Nevertheless, several decades later, yeast occupies a place in genetic
science as significant as that of Drosophila or Escherichia coli, and Hall
and Linder have assembled a tome as comprehensive and colourful as John
Cairns, Gunther Stent and James Watson’s Phage and the Origins of Molecular
Biology (Cold Spring Harbor Laboratory Press, 1992). With the exception
of Boris Ephrussi’s 1953 essay on ‘nucleo-cytoplasmic relations in microorganisms’
and a reminiscence by Herschel Roman from the Annual Review of Genetics
1986, all the chapters have been specially written. There is much sheer
enthusiasm, lots of flavour of the atmosphere of particular laboratories,
and the delightful embellishment of many individual and group photographs
taken at gatherings large and small over the years.

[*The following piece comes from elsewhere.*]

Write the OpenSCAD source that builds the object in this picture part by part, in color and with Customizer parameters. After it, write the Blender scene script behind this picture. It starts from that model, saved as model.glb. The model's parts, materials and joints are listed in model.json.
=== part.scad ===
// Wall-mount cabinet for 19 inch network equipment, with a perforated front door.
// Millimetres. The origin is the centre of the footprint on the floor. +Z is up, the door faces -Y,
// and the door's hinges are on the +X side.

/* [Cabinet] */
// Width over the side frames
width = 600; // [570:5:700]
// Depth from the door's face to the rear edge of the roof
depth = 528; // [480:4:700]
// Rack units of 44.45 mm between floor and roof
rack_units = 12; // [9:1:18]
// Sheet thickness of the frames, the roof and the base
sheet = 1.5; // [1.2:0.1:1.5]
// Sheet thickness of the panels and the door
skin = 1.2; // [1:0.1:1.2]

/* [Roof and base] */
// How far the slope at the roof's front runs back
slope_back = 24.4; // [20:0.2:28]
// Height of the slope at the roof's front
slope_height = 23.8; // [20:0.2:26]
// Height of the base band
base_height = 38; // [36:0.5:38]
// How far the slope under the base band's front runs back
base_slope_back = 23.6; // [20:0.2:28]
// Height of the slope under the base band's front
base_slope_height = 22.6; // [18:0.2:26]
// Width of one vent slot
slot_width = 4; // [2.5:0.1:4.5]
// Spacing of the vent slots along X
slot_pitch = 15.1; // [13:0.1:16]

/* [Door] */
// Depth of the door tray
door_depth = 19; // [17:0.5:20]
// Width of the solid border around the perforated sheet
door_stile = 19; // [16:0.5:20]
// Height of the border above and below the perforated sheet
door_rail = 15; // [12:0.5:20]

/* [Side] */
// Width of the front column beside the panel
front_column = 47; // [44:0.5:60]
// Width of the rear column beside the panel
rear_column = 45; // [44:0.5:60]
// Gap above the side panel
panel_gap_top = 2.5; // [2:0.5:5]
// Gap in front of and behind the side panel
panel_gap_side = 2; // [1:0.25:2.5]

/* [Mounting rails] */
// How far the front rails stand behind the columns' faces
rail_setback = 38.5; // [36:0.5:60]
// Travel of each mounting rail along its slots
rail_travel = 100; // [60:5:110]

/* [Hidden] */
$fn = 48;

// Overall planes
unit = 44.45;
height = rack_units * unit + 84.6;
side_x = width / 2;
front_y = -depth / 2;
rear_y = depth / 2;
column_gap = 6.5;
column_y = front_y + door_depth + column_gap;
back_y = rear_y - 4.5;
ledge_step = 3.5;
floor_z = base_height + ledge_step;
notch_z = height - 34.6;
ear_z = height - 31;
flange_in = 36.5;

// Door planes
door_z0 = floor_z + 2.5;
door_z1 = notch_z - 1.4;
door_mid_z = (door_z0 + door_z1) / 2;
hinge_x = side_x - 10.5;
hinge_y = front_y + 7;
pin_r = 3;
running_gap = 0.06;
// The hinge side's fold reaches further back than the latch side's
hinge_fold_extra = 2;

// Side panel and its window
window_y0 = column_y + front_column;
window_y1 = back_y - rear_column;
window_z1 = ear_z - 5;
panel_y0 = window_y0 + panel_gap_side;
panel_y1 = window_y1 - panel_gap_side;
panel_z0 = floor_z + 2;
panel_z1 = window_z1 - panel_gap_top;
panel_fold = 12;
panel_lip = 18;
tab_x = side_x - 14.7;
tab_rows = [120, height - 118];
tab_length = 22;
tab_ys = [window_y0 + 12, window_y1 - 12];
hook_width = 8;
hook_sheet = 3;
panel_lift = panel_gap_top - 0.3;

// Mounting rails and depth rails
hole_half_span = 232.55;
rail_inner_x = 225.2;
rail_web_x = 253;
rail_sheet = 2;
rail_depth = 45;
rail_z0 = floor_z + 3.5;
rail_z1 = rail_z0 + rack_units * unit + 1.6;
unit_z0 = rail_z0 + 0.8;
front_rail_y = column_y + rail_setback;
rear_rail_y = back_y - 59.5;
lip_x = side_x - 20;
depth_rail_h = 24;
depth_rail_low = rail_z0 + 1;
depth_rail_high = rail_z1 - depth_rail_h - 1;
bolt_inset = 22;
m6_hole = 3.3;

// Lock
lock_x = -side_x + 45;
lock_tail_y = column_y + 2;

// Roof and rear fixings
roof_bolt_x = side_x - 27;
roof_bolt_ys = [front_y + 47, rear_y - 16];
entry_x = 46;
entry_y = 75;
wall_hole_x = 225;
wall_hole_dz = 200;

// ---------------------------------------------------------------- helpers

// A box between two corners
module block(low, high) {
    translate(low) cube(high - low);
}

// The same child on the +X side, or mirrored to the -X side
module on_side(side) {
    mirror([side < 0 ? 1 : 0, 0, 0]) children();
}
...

One particular delight is the reminiscence by Gerald Fink from the Whitehead
Institute in Cambridge, Massachusetts, of the Cold Spring Harbor Yeast Course
which he and Fred Sherman taught every summer from 1970 until 1987. Housed
in the stifling conditions of the Davenport Laboratory, a former boathouse
on Long Island, it brought together groups of students to learn the exacting
and often frustrating techniques of yeast genetics.

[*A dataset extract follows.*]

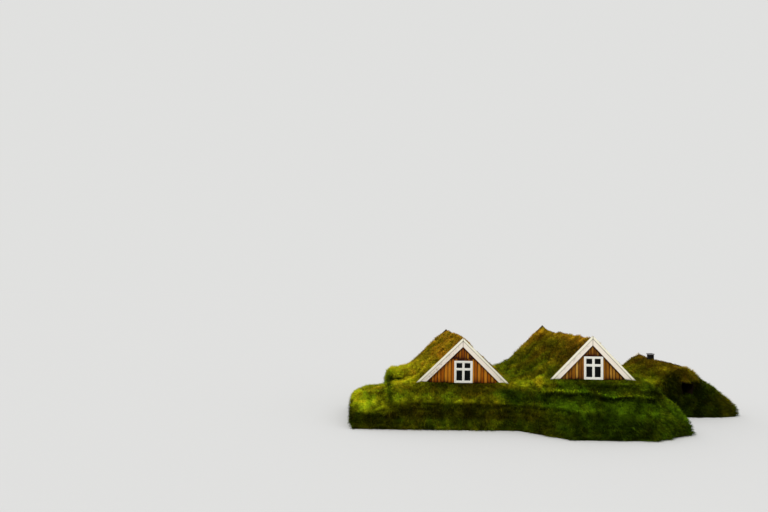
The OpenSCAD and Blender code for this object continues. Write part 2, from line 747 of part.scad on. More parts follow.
module kitchen_hatch_frame() color(old_timber_colour) at_front(KITCHEN) {
    beams = 3;
    pitch_y = kitchen_front_thick / beams;
    for (i = [0:beams - 1])
        translate([hatch_offset - hatch_wide / 2 - lintel_bearing + board_fit, i * pitch_y + board_fit,
            hatch_top + board_fit])
            cube([hatch_wide + 2 * lintel_bearing - 2 * board_fit, pitch_y - 2 * board_fit,
                lintel_high - 2 * board_fit]);
    translate([hatch_offset, 0, 0]) both_sides()
        along_y(board_fit, kitchen_front_thick - board_fit) polygon([
            [hatch_sill_wide / 2 - board_fit, hatch_sill + board_fit],
            [hatch_wide / 2 - board_fit, hatch_top - board_fit],
            [hatch_wide / 2 - jamb_thick, hatch_top - board_fit],
            [hatch_sill_wide / 2 - jamb_thick, hatch_sill + board_fit]]);
}

chimney_top = apex(KITCHEN) + chimney_up;
chimney_foot = roof_z(KITCHEN, 0, rafter_depth) - flue_below;
chimney_x = kitchen_x + chimney_offset;
chimney_y = y_back - chimney_from_back;

module chimney_space(grow) {
    w = chimney_wide / 2 + grow;
    translate([chimney_x - w, chimney_y - w, 0]) cube([2 * w, 2 * w, chimney_top + over_cut]);
}

// Four boards round a square flue
module flue_boards(wide, thick, z0, z1) {
    inner = wide / 2 - thick;
    for (s = [-1, 1]) {
        translate([s > 0 ? inner : -wide / 2, -wide / 2, z0]) cube([thick, wide, z1 - z0]);
        translate([-inner + ridge_joint, s > 0 ? inner : -wide / 2, z0])
            cube([2 * inner - 2 * ridge_joint, thick, z1 - z0]);
    }
}

module kitchen_chimney() color(tarred_colour) translate([chimney_x, chimney_y, 0]) {
    flue_boards(chimney_wide, chimney_board, chimney_foot, chimney_top);
    flue_boards(chimney_wide + 2 * chimney_board + 2 * ridge_joint, chimney_board, chimney_top - cap_high, chimney_top);
}

module kitchen_roof_turf() color(turf_colour) difference() {
    roof_turf(KITCHEN);
    chimney_space(board_fit);
}

module kitchen_roof_boards() difference() {
    roof_boards(KITCHEN);
    chimney_space(board_fit);
}

module kitchen_rafters() rafters(KITCHEN, kitchen_rafter_pairs);

// Drawing of the chosen piece

left_turf_wall();
middle_turf_wall();
right_turf_wall();
kitchen_turf_wall();
left_bank();
left_front_turf_wall();
right_front_turf_wall();
kitchen_front_turf_wall();
roof_turf(LEFT);  // left_roof_turf
roof_turf(RIGHT);  // right_roof_turf
kitchen_roof_turf();
roof_boards(LEFT);  // left_roof_boards
roof_boards(RIGHT);  // right_roof_boards
kitchen_roof_boards();
rafters(LEFT, left_rafter_pairs);  // left_rafters
rafters(RIGHT, right_rafter_pairs);  // right_rafters
kitchen_rafters();
wall_frame(LEFT, 4, floor_top);  // left_wall_frame
wall_frame(RIGHT, 5, floor_top);  // right_wall_frame
wall_frame(KITCHEN, 3, 0);  // kitchen_wall_frame
floor_of(LEFT);  // left_floor
floor_of(RIGHT);  // right_floor
front_gable(LEFT);  // left_front_gable
front_gable(RIGHT);  // right_front_gable
back_gable(LEFT, door_wide, door_high, true);  // left_back_gable
back_gable(RIGHT, door_wide, door_high, true);  // right_back_gable
back_gable(KITCHEN, kitchen_door_wide, kitchen_door_high, false);  // kitchen_back_gable
front_barge_boards(LEFT);  // left_front_barge_boards
front_barge_boards(RIGHT);  // right_front_barge_boards
back_barge_boards(LEFT);  // left_back_barge_boards
back_barge_boards(RIGHT);  // right_back_barge_boards
back_barge_boards(KITCHEN);  // kitchen_back_barge_boards
at_front(LEFT) window_frame(LEFT, window_offset(LEFT));  // left_front_window
at_front(RIGHT) window_frame(RIGHT, window_offset(RIGHT));  // right_front_window
at_back(LEFT) window_frame(LEFT, 0);  // left_back_window
at_back(RIGHT) window_frame(RIGHT, 0);  // right_back_window
at_front(LEFT) panes(LEFT, window_offset(LEFT));  // left_front_glass
at_front(RIGHT) panes(RIGHT, window_offset(RIGHT));  // right_front_glass
at_back(LEFT) panes(LEFT, 0);  // left_back_glass
at_back(RIGHT) panes(RIGHT, 0);  // right_back_glass
door_leaf(LEFT, door_wide, door_high);  // left_door
door_leaf(RIGHT, door_wide, door_high);  // right_door
door_leaf(KITCHEN, kitchen_door_wide, kitchen_door_high);  // kitchen_door
kitchen_hatch_frame();
kitchen_chimney();
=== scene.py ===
import bmesh
import bpy
import numpy as np
from mathutils import Matrix, Vector
from mathutils.bvhtree import BVHTree


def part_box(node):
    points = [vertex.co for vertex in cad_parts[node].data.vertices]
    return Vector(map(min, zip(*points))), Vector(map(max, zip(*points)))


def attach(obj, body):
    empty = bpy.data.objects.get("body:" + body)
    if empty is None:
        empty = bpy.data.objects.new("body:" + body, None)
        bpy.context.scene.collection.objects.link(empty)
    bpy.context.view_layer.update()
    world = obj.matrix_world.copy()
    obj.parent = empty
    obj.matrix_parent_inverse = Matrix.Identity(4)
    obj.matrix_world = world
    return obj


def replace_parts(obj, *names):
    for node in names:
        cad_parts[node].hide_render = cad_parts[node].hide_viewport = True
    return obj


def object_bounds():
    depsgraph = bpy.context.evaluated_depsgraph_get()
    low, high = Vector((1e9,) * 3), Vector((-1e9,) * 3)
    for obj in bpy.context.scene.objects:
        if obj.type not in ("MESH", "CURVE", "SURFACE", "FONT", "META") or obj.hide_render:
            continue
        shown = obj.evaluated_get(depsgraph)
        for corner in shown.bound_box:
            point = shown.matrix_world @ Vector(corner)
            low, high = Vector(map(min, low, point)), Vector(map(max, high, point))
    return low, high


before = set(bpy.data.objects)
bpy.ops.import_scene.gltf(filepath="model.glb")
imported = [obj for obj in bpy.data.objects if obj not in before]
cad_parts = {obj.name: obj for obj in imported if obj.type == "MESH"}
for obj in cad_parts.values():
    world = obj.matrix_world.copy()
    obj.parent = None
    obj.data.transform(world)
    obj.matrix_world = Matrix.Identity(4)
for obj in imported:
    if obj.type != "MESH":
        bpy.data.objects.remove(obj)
cad_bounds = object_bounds()
BODY = "root"
HOUSES = ("left", "right", "kitchen")


def new_object(name, data):
    made = bpy.data.objects.new(name, data)
    bpy.context.scene.collection.objects.link(made)
    return made


# Camera

# Where the camera stands, in metres
EYE = Vector((-9.5575, -29.525, 6.43))
# Focal length of the photograph in its own pixels, and its width
FOCAL_PIXELS = 560
PICTURE_WIDTH = 768
SENSOR_WIDTH = 36
# The farm's depth axis as the camera sees it: pixels to the right, up and towards the viewer
DEPTH_AXIS = Vector((-14, -33, -FOCAL_PIXELS))
# How far uprights lean to the right in the picture, for each pixel up
LEAN = 0.0203
# How far the camera sees, in metres
SIGHT = 500


def make_camera():
    data = bpy.data.cameras.new("view")
    data.sensor_width = SENSOR_WIDTH
    data.lens = FOCAL_PIXELS / PICTURE_WIDTH * SENSOR_WIDTH
    data.clip_end = SIGHT
    ahead = DEPTH_AXIS.normalized()
    up = Vector((LEAN, 1, 0))
    up = (up - up.dot(ahead) * ahead).normalized()
    across = ahead.cross(up)
    camera = new_object("view", data)
    camera.matrix_world = Matrix.Translation(EYE) @ Matrix((across, ahead, up)).to_4x4()
    bpy.context.scene.camera = camera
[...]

Pestered by the bites of sand fleas spawned by the heat and humidity,
and with their nutrient agar ever threatened by contaminating white moulds,
the students used elderly microscopes and micromanipulators to dissect out
their ascospores. To make matters worse, Sherman would deliberately give
them a strain that sporulated terribly, while the inadequate air-conditioning
pumps thumped so strongly that delicate manipulation was out of the question.

The theory was, presumably, that anyone capable of overcoming all those
difficulties would be bound to do well in more salubrious surroundings.
At the same time, the ramshackle environment seemed to enhance the pioneering
spirit. As Fink writes: ‘There was the shared sense that we, both the students
and the teachers, were standing on the threshold of a gold lode – we knew
that yeast had great potential and we were eager to set about mining it.’

In much more recent times, in March 1992, it was Gerald Fink who reported
that S. cerevisiae can grow not only as the familiar oval cells but also
in a filamentous form. Publication of that discovery came just after European
collaborative efforts culminated in the announcement of the entire sequence
of chromosome 3 of the same organism. The contrast was instructive. Yeast,
the subject of the latest sophisticated molecular genetics, had also revealed
for the first time a mode of behaviour that might have been expected to
have been recognised long, long ago. Perhaps we are still in the early days
of yeast genetics.

Bernard Dixon is European editor of Bio/Technology.